■ **Data block**:
====================

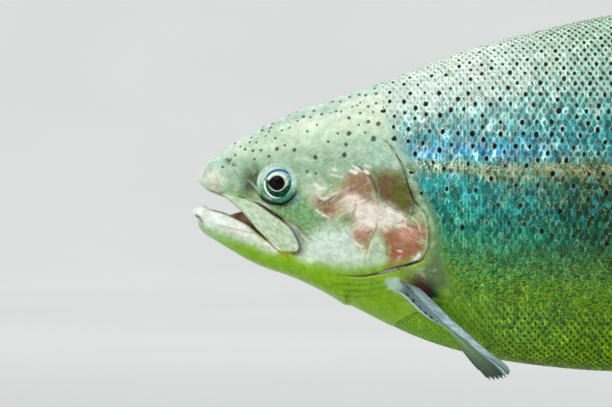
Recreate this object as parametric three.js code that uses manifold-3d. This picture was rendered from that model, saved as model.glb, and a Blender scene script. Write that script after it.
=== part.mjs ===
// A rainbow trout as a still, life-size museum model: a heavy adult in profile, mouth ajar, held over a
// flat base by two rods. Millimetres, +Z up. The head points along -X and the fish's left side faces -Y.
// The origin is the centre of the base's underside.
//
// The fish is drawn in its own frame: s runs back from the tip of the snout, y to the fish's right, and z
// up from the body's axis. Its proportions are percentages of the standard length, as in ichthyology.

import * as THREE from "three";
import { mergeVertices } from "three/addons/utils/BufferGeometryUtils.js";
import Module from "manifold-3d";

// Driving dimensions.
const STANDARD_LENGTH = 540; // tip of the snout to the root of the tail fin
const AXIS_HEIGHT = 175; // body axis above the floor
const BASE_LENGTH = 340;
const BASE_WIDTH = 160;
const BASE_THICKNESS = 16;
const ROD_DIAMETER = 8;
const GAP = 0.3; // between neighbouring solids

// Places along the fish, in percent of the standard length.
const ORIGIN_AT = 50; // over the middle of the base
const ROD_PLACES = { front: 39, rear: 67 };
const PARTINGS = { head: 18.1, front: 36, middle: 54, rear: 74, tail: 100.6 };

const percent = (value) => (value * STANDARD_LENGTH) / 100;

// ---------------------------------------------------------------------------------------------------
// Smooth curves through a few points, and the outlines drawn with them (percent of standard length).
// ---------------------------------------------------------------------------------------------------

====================

■ **Set task**:
Pick out every line above that holds the word "model" and copy it.

■ **Final result**:
Recreate this object as parametric three.js code that uses manifold-3d. This picture was rendered from that model, saved as model.glb, and a Blender scene script. Write that script after it.
// A rainbow trout as a still, life-size museum model: a heavy adult in profile, mouth ajar, held over a